Researchers from the University of Arkansas at Little Rock are joining the ranks of technology companies and universities like Google, Intel, Stanford University, and Harvard University to create the next generation benchmark suite for machine learning.
Wei “David” Dai, a doctoral candidate in information science, is pursuing dissertation research on evaluating machine learning with imperfect data. Machine learning is a field of computer science that uses statistical techniques to give computer systems the ability to learn from data.
In most experiments, machine learning is tested using perfect data. In this instance, Dai and his dissertation advisor, Dr. Daniel Berleant, professor of information science, are corrupting image files to appear more grainy and pixelated.
“How can we evaluate machine learning when data quality has problems? In the real world, imperfect datasets are the majority,” Berleant explained.
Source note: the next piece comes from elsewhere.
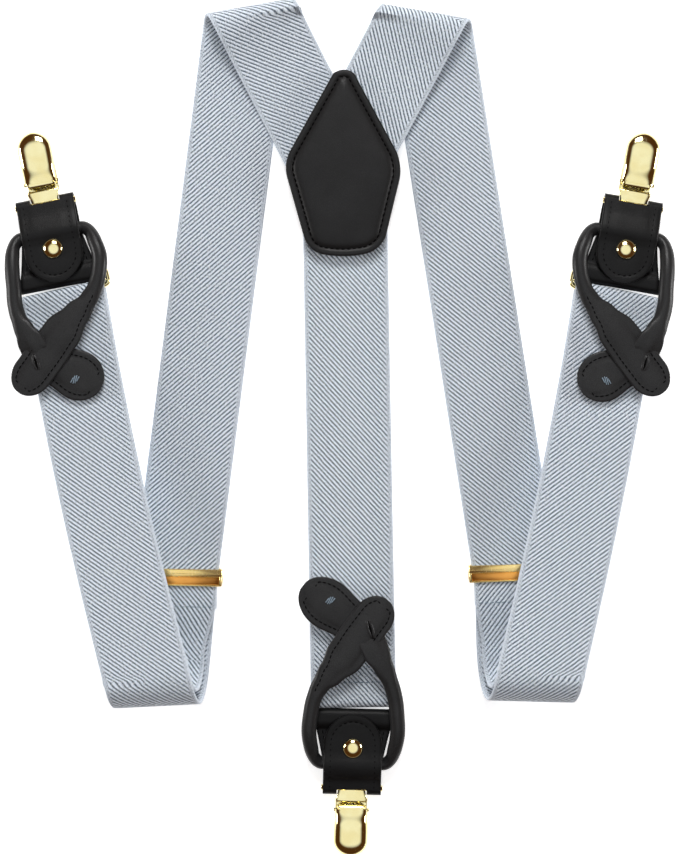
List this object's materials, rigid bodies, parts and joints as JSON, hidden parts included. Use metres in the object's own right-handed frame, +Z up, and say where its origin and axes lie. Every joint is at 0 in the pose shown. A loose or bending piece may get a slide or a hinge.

Thanks to funding from the College of Engineering and Information Technology, Dai traveled to Stanford University on July 18 to attend a technical meeting for MLPerf researchers and was able to discuss his research proposal to develop an imperfect dataset benchmark to test machine learning systems.
The MLPerf effort represents a diverse group of universities and industry companies, like Google, Intel, Harvard, and Stanford, that has released the eponymous MLPerf, a new benchmarking tool used to measure the speed of machine learning software and hardware.
The MLPerf effort aims to build a common set of benchmarks that enables the machine learning field to measure system performance eventually for both training and inference from mobile devices to cloud services. An accepted benchmark suite will benefit researchers, developers, builders of machine learning frameworks, cloud service providers, hardware manufacturers, application providers, and end users.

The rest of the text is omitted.